# Request
Copy exactly the lines of the material below that run from the one containing "to the origin" through the one containing "imported CAD frame.". Copy no other lines.

# Data provided
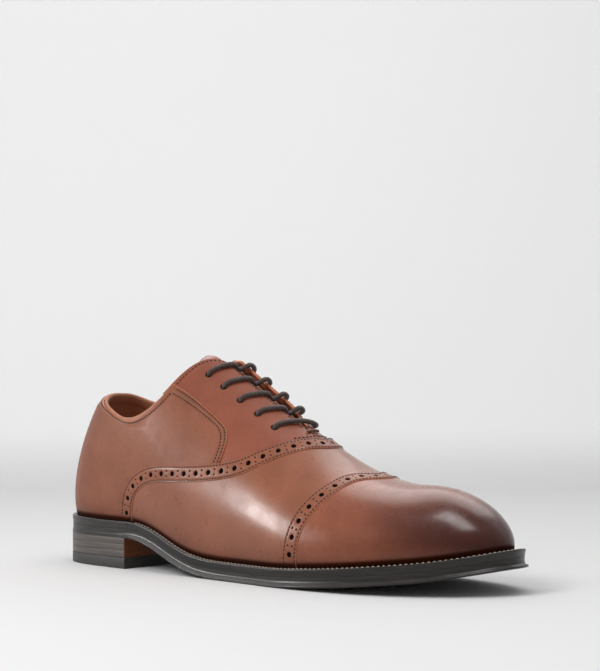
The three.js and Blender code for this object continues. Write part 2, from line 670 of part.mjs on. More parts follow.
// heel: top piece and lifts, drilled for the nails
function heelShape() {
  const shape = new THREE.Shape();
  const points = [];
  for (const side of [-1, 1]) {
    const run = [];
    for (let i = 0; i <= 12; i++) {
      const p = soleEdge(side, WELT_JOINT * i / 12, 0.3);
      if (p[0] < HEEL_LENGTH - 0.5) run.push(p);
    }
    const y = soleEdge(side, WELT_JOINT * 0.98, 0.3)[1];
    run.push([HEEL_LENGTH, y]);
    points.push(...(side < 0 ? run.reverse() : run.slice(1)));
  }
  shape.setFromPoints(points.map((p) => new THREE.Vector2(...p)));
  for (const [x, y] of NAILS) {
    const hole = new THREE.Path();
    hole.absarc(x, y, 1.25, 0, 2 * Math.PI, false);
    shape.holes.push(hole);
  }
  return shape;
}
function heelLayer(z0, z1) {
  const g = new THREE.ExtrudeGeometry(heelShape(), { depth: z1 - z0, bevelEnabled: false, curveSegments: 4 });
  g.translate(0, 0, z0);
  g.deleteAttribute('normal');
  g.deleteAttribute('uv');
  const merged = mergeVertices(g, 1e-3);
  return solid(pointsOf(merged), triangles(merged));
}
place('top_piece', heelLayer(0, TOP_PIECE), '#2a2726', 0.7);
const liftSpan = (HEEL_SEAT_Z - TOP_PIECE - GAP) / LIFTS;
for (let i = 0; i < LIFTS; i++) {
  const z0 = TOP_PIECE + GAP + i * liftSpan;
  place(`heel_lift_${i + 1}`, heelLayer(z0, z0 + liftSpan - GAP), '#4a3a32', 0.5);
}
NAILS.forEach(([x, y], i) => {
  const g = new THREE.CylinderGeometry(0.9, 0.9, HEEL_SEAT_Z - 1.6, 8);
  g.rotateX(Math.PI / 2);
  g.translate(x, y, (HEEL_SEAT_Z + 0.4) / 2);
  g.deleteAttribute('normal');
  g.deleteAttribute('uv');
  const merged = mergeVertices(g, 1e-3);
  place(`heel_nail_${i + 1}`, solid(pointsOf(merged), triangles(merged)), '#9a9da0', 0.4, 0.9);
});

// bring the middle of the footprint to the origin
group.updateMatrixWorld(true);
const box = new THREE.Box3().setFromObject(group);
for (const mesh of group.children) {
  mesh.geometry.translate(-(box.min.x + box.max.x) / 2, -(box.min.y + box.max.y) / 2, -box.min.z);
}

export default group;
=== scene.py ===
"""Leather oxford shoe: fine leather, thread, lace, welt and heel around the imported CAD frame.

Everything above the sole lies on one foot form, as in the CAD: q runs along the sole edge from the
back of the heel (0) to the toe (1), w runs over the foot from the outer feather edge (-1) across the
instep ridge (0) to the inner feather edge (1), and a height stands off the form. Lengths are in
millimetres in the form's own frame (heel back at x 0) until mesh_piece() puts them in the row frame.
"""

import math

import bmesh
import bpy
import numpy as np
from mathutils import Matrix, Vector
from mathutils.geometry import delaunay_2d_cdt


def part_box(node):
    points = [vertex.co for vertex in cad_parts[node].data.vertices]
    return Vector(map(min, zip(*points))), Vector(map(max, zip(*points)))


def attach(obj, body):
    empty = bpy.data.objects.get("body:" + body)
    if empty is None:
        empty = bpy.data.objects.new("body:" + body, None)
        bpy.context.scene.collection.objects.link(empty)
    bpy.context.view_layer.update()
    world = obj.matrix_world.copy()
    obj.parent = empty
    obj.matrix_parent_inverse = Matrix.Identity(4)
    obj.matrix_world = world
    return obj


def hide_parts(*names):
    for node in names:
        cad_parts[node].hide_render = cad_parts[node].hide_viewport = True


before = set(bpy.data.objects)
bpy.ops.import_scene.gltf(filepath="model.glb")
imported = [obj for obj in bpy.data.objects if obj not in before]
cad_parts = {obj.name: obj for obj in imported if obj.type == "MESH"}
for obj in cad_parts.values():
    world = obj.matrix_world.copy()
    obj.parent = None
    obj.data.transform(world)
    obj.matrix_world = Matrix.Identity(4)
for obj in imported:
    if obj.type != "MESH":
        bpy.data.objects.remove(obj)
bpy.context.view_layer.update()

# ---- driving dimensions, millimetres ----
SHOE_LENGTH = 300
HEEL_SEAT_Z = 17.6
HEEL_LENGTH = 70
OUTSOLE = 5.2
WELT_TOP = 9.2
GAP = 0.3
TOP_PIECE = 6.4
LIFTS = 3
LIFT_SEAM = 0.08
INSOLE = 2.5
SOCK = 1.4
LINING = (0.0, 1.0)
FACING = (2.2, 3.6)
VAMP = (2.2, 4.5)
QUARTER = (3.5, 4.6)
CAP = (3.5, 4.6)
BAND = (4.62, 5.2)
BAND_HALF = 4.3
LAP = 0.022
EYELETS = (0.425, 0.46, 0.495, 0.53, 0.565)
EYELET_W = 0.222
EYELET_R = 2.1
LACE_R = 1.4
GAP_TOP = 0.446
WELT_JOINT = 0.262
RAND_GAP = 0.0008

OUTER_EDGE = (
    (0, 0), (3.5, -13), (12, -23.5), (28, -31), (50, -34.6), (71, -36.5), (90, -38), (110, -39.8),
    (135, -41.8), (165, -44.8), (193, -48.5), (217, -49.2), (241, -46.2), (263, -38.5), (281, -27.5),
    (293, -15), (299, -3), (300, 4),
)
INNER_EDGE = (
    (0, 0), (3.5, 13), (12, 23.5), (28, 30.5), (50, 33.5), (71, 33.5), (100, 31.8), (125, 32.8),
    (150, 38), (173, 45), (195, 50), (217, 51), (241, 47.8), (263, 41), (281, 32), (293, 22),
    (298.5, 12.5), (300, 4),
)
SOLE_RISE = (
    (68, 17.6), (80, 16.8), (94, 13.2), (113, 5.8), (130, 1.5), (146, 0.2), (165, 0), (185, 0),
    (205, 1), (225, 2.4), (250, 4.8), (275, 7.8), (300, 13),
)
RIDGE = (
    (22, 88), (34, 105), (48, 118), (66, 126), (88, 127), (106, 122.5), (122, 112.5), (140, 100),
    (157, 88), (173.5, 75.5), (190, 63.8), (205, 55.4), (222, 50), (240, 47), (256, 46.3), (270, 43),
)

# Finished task
// bring the middle of the footprint to the origin
group.updateMatrixWorld(true);
const box = new THREE.Box3().setFromObject(group);
for (const mesh of group.children) {
  mesh.geometry.translate(-(box.min.x + box.max.x) / 2, -(box.min.y + box.max.y) / 2, -box.min.z);
}

export default group;
=== scene.py ===
"""Leather oxford shoe: fine leather, thread, lace, welt and heel around the imported CAD frame.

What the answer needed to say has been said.